Что бы это ни было и где бы это ни случилось, я теперь точно знаю, что это имело какое-то отношение к странному незнакомцу, который даже не назвал целиком своего имени.
— Я крещен Эрландом. Этого достаточно?
Перед тем, как забыться в тревожном полусне, я приняла два взаимно исключающих друг друга решения:
Я немедленно собираю вещи, беру в охапку Юнаса и уезжаю из этой несчастной деревни, как только наступит день.
Я докопаюсь до правды, разгадаю тайну Эрланда и этой деревни, узнаю, кто он такой, что ему нужно и что он и все остальные так настойчиво скрывают от меня…
При ярком свете дня все проблемы кажутся разрешимыми, а ночные страхи — нелепыми и смешными. А поскольку в этот день накануне праздника середины лета солнце светило на редкость ярко, я решила отложить пока наш отъезд и пошла с сыном на луг, чтобы набрать новых цветов для его миниатюрного праздничного шеста. День был замечательный, и даже полуразвалившиеся старые домики выглядели мило и живописно в обрамлении буйной зелени. Трава пестрела колокольчиками, васильками и анютиными глазками.
— Мама, мама, а это какой цветок?
Я взяла у него из рук бледно-розовый цветок на упругом стебельке.
— Это гвоздика.
— А это?
— Это хмель, — ответила я. И тут же за спиной у меня раздался чей-то голос:
— Его еще называют «бабушкин чепчик». Если смотреть на него вот так, то он похож на маленькую шапочку.
Юнас, вспомнив вчерашние развлечения, радостно схватил Эрланда за руку.
— Пойдем собирать р-ромашки. Я хочу р-ромашки.
Он потащил нас за собой в сторону большой усадьбы. Эрланд в белой рубашке с закатанными рукавами, загорелый и чуть расслабленный, уже не казался таким хмурым и замкнутым, как вчера.

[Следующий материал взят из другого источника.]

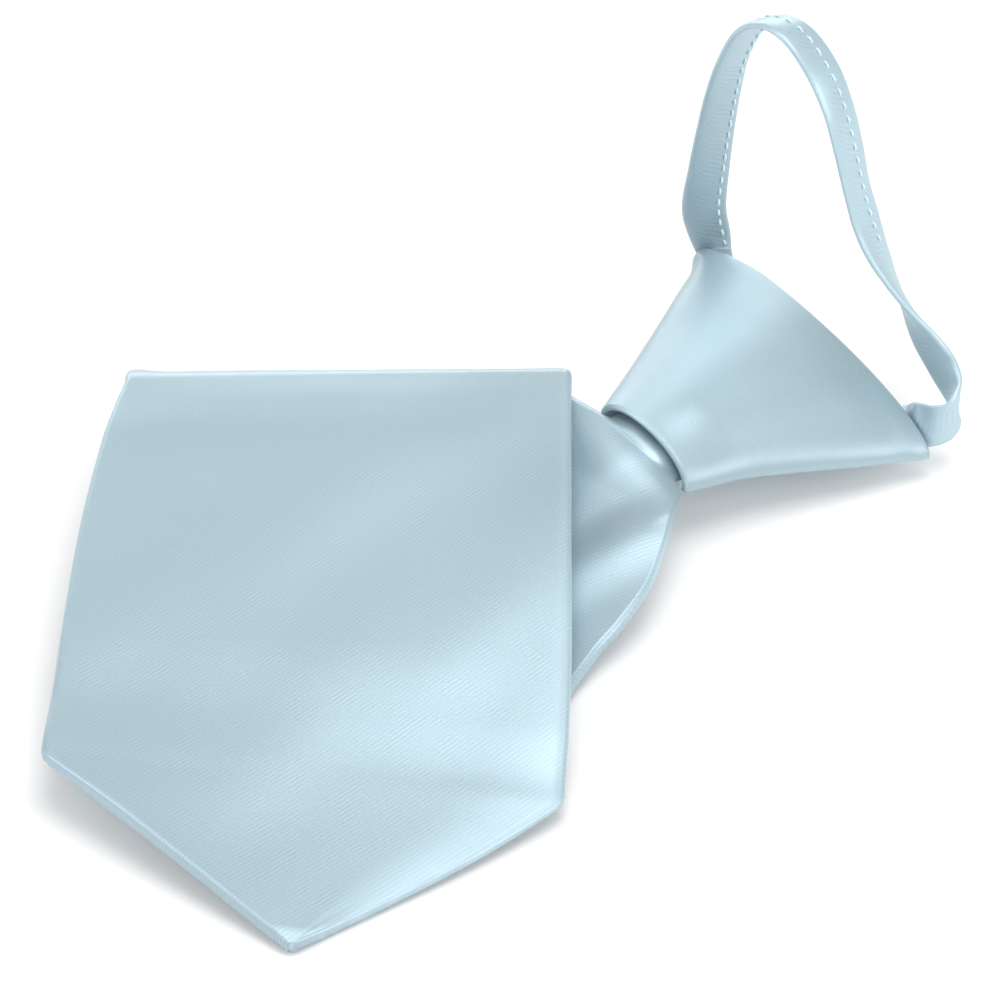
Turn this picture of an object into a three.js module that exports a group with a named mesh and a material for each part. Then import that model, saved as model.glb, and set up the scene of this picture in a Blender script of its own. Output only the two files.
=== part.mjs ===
// A child's pre-tied zipper tie in satin, lying on z = 0 with its blade folded under itself.
// Millimetres, +Z up. It is seen from -Y, so left is -X and right is +X.
import * as THREE from 'three';

// Blade: one padded strip, from the knot's mouth down, back under itself, and over the top to the tip
const BLADE_WIDTH = 77;
const TIP_LENGTH = 32;
const TIP_END = 1.2;
const TAPER = 0.087;
const CLOTH = 2.4;
const NECK_LENGTH = 62;
const MIDDLE_LENGTH = 55.5;
const PANEL_LENGTH = 117.5;
const TUCK_LENGTH = 8;
const STACK_HEIGHT = 17.5;
const FOLD_GAP = 0.3;

// How the strip is turned on the table, in degrees from +X
const NECK_HEADING = 223;
const MIDDLE_HEADING = 90;
const PANEL_HEADING = 267.2;
const TOP_CREASE = -2;

// Knot: a wrapped sleeve, open at its wide end and at its mouth
const KNOT_LENGTH = 40;
const KNOT_WIDTH = 53;
const MOUTH_WIDTH = 20;
const KNOT_FRONT = 6.2;
const KNOT_BACK = 3.4;
const KNOT_WALL = 1.6;
const LIP = 0.8;
const LIP_BACK = 4;
const MOUTH_HEIGHT = 11.2;
const TOP_HEIGHT = 8.4;
const KNOT_HEADING = 45.5;
const KNOT_ACROSS = -50.3;
const KNOT_ROLL = 11;
const SECTION_POWER = 2.3;

// Neck strap: a flat stitched ribbon
const STRAP_WIDTH = 7;
const STRAP_THICK = 1.4;
const LOOP_HEIGHT = 63;
const LOOP_SPAN = 50;
const LEFT_PINCH = 0.5;

// Zip behind the blade
const ZIP_WIDTH = 9;
const ZIP_THICK = 1.5;
const ZIP_LENGTH = 28;
const ZIP_START = 2;
const SLIDER_WIDTH = 7;
const SLIDER_LENGTH = 10;
const SLIDER_THICK = 1.8;
const ZIP_GAP = 0.5;

// Clearance between pieces that touch
const CLEARANCE = 0.3;

// Widths to the left and right are shares of half the strip's width. Heights are shares of the stack's height
// above cloth lying on the table, at the left, middle and right.
const NECK_ROWS = [
  { run: 0.00, toLeft: 0.20, toRight: 0.20, left: 0.76, middle: 0.73, right: 0.61 },
  { run: 0.02, toLeft: 0.43, toRight: 0.30, left: 0.66, middle: 0.73, right: 0.57 },
  { run: 0.05, toLeft: 0.52, toRight: 0.38, left: 0.54, middle: 0.70, right: 0.54 },
  { run: 0.10, toLeft: 0.61, toRight: 0.46, left: 0.48, middle: 0.62, right: 0.50 },
  { run: 0.18, toLeft: 0.74, toRight: 0.57, left: 0.38, middle: 0.50, right: 0.46 },
  { run: 0.32, toLeft: 0.88, toRight: 0.69, left: 0.22, middle: 0.34, right: 0.37 },
  { run: 0.50, toLeft: 0.98, toRight: 0.75, left: 0.11, middle: 0.18, right: 0.25 },
  { run: 0.65, toLeft: 1.00, toRight: 0.77, left: 0.03, middle: 0.06, right: 0.14 },
  { run: 0.85, toLeft: 1.00, toRight: 0.85, left: 0.00, middle: 0.00, right: 0.03 },
  { run: 1.00, toLeft: 1.00, toRight: 1.00, left: 0.00, middle: 0.00, right: 0.00 },
];
const MIDDLE_ROWS = [
  { run: 0.00, left: 0.00, middle: 0.00, right: 0.00 },
  { run: 0.25, left: 0.00, middle: 0.05, right: 0.20 },
  { run: 0.50, left: 0.00, middle: 0.16, right: 0.40 },
  { run: 0.75, left: 0.02, middle: 0.27, right: 0.57 },
  { run: 1.00, left: 0.05, middle: 0.35, right: 0.63 },
];
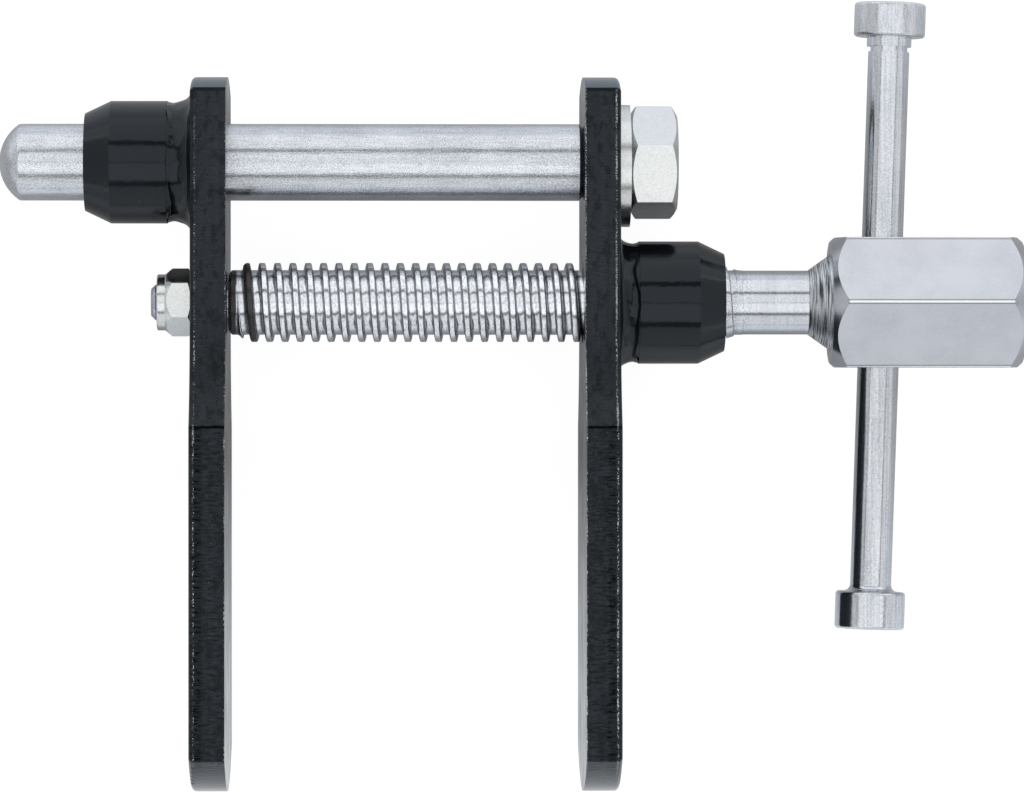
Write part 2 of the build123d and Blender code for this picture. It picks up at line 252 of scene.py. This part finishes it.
        # Dust specks, chips and painted highlight dots, pale and metallic
        specks_and_highlight = g.math("ADD", specks_and_highlight, g.times(chips_and_highlight, lines), clamp=True)
    colour = g.mix(specks_and_highlight, colour, (0.58, 0.6, 0.63))
    roughness = g.plus(roughness, g.times(specks_and_highlight, 0.2))
    # Nearly metallic where the painted shade and the grime lie, so that they reflect little
    metal = g.math("MAXIMUM", g.times(specks_and_highlight, 0.7), g.times(shade_and_grime, 0.95))
    gloss = {"Specular_IOR_Level": 0.4, "Specular_Tint": (0.78, 0.9, 1.0, 1.0)}
    return g.finish(colour, roughness, metal, height, 0.032 * MM, **gloss)


def zinc(name, grain, tones, rough, streak=(1, 1, 1), streak_size=0.35, depth=0.014, lines=0.35,
         faces=(), faces_from=None):
    """Bright zinc plate: small grains, faint clouds, and lines where the bar was drawn or turned.

    Each of faces is a length of Y with the share and tint of a tone painted over it, such as the painted
    highlight and the painted shade on faces of a nut, on the side of faces_from towards +X. Grain, streak
    and depth are in millimetres.
    """
    g = Graph(name)
    clouds = g.noise(11 * MM, 3.0, 0.6, shift=1.0)
    grains = g.noise(grain * MM, 3.0, 0.65, shift=5.0)
    streaks = g.noise(streak_size * MM, 3.0, 0.6, stretch=streak, shift=8.0)
    speckle = g.noise(grain * 0.8 * MM, 4.0, 0.8, shift=23.0)
    tone = g.plus(g.times(clouds, 0.15), g.plus(g.times(speckle, 0.85 - lines), g.times(streaks, lines)))
    tone = g.step(tone, 0.38, 0.6)
    colour = g.mix(tone, *tones)
    for face_low, face_high, amount, tint in faces:
        face = g.times(g.band(g.y, face_low, face_high, 0.1 * MM), amount)
        if faces_from is not None:
            face = g.times(face, g.step(g.x, faces_from - 0.1 * MM, faces_from + 0.1 * MM))
        colour = g.mix(face, colour, tint)
    roughness = g.step(grains, 0.3, 0.7, *rough)
    height = g.plus(g.times(grains, 0.55), g.times(streaks, 0.45))
    return g.finish(colour, roughness, 1.0, height, depth * MM)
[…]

— Вчера вечером мы учились произносить букву «р» в слове «р-ромашка», и вроде бы начало получаться, — сказал он.
Когда мы проходили мимо усадьбы, я заглянула сквозь разбитое окно в комнату и поежилась.
— Неужели ты здесь спал?
— Я не избалован. Крыша не протекает, у меня есть спальный мешок. И духовная пища там в избытке.
— Да-а, какие-то странные старинные книги. Ты не знаешь, кто жил здесь раньше?
— Это дом родителей Манфреда Ульссона. Его дедушка был самоучкой — очень интересный человек. Он был сектант и своего рода доморощенный спирит. Он рассказывал жуткие истории о привидениях, в которых сам от души верил.
Позади дома находился огромный скотный двор с рассохшимися дверями и пустыми стойлами, а за ним начинался склон, сплошь усыпанный ромашками. Юнас радостно кинулся вперед, а я проговорила несколько неуверенно:
— Я слышала, что в этом лене их запрещено собирать.